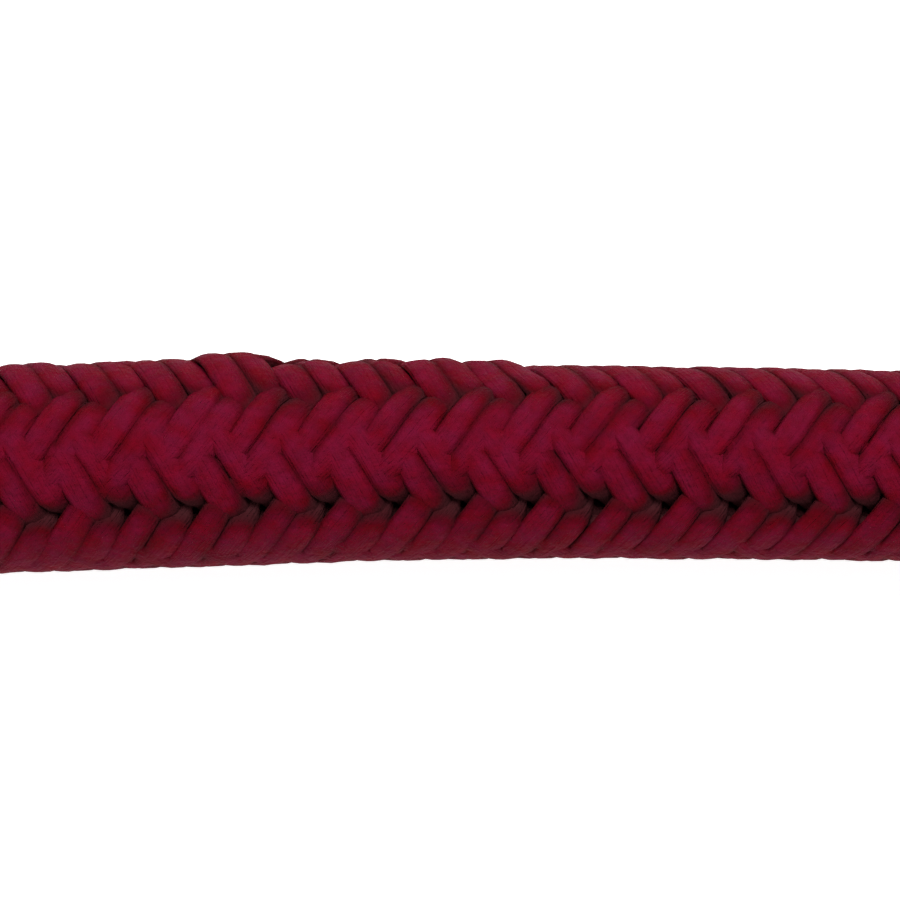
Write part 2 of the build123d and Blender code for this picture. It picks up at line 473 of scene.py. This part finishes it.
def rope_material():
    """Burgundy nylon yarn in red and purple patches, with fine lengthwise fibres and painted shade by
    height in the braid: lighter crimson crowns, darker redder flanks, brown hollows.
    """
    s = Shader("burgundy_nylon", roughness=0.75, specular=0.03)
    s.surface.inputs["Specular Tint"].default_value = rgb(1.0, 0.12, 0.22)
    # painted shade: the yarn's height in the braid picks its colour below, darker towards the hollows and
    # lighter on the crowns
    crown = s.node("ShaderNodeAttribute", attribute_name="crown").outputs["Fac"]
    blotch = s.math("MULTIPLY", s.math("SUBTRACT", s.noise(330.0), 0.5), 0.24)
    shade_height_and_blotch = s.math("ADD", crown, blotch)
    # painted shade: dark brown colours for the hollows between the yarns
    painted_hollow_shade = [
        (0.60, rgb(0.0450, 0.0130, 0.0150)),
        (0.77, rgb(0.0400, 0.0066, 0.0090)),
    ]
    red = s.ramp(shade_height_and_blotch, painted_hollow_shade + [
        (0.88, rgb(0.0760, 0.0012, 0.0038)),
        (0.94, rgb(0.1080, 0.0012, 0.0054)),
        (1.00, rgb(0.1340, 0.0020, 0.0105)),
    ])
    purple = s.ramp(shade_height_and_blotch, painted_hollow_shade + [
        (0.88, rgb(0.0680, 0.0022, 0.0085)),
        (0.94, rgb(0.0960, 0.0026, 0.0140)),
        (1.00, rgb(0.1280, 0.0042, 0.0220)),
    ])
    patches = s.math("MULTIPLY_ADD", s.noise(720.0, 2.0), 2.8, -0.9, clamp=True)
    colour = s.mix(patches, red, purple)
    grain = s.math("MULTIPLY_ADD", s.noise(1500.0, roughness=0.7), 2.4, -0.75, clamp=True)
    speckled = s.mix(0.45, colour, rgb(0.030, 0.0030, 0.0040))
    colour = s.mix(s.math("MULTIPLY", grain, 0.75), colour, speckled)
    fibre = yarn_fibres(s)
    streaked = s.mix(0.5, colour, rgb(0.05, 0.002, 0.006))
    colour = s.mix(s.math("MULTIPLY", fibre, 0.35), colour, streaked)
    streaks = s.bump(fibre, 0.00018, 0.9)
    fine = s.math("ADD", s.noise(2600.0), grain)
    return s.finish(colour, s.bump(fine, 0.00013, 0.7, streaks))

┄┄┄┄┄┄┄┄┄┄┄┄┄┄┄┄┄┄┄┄

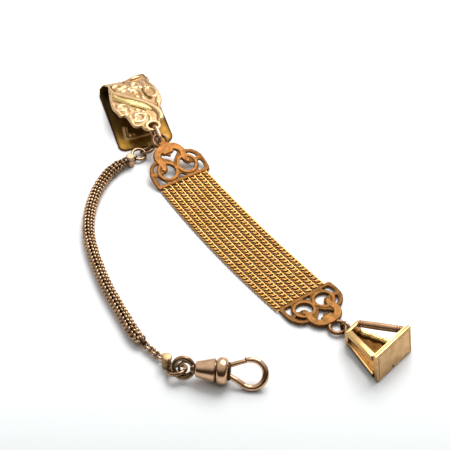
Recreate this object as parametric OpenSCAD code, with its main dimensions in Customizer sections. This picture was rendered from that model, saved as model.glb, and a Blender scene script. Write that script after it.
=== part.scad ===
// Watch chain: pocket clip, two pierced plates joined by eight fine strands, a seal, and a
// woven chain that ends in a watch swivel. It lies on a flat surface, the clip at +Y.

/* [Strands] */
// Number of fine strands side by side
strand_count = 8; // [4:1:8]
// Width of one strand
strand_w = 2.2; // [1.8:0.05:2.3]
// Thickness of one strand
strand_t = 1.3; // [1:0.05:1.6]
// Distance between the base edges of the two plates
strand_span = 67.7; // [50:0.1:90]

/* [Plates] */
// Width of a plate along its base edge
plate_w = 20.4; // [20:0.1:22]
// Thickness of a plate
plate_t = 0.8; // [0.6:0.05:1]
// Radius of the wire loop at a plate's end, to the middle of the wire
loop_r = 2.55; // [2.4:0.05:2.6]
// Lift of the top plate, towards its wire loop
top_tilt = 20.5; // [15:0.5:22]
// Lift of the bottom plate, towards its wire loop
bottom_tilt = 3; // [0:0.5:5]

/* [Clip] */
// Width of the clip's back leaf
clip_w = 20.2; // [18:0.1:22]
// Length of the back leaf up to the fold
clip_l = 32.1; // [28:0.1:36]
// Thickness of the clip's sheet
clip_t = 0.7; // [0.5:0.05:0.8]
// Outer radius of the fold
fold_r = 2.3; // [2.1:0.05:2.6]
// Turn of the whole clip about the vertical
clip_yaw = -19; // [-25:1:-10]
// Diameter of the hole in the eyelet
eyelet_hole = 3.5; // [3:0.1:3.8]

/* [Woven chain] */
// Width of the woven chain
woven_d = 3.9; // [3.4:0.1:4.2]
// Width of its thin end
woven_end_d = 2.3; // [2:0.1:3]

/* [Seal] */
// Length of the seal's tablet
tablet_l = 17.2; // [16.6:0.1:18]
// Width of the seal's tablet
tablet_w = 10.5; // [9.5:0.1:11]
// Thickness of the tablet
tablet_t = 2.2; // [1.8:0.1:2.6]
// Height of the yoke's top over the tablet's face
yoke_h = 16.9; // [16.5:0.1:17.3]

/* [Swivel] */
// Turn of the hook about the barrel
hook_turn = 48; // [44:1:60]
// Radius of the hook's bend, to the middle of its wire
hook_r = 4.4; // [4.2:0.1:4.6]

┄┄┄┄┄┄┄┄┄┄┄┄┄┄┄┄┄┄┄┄

## Objective
Print only the run of lines that begins with the line containing "Write part 2" and ends with the line containing "return s.finish(colour, s.bump(fine, 0.00013, 0.7, streaks))", both included, exactly as they read.

## Solved exercise
Write part 2 of the build123d and Blender code for this picture. It picks up at line 473 of scene.py. This part finishes it.
def rope_material():
    """Burgundy nylon yarn in red and purple patches, with fine lengthwise fibres and painted shade by
    height in the braid: lighter crimson crowns, darker redder flanks, brown hollows.
    """
    s = Shader("burgundy_nylon", roughness=0.75, specular=0.03)
    s.surface.inputs["Specular Tint"].default_value = rgb(1.0, 0.12, 0.22)
    # painted shade: the yarn's height in the braid picks its colour below, darker towards the hollows and
    # lighter on the crowns
    crown = s.node("ShaderNodeAttribute", attribute_name="crown").outputs["Fac"]
    blotch = s.math("MULTIPLY", s.math("SUBTRACT", s.noise(330.0), 0.5), 0.24)
    shade_height_and_blotch = s.math("ADD", crown, blotch)
    # painted shade: dark brown colours for the hollows between the yarns
    painted_hollow_shade = [
        (0.60, rgb(0.0450, 0.0130, 0.0150)),
        (0.77, rgb(0.0400, 0.0066, 0.0090)),
    ]
    red = s.ramp(shade_height_and_blotch, painted_hollow_shade + [
        (0.88, rgb(0.0760, 0.0012, 0.0038)),
        (0.94, rgb(0.1080, 0.0012, 0.0054)),
        (1.00, rgb(0.1340, 0.0020, 0.0105)),
    ])
    purple = s.ramp(shade_height_and_blotch, painted_hollow_shade + [
        (0.88, rgb(0.0680, 0.0022, 0.0085)),
        (0.94, rgb(0.0960, 0.0026, 0.0140)),
        (1.00, rgb(0.1280, 0.0042, 0.0220)),
    ])
    patches = s.math("MULTIPLY_ADD", s.noise(720.0, 2.0), 2.8, -0.9, clamp=True)
    colour = s.mix(patches, red, purple)
    grain = s.math("MULTIPLY_ADD", s.noise(1500.0, roughness=0.7), 2.4, -0.75, clamp=True)
    speckled = s.mix(0.45, colour, rgb(0.030, 0.0030, 0.0040))
    colour = s.mix(s.math("MULTIPLY", grain, 0.75), colour, speckled)
    fibre = yarn_fibres(s)
    streaked = s.mix(0.5, colour, rgb(0.05, 0.002, 0.006))
    colour = s.mix(s.math("MULTIPLY", fibre, 0.35), colour, streaked)
    streaks = s.bump(fibre, 0.00018, 0.9)
    fine = s.math("ADD", s.noise(2600.0), grain)
    return s.finish(colour, s.bump(fine, 0.00013, 0.7, streaks))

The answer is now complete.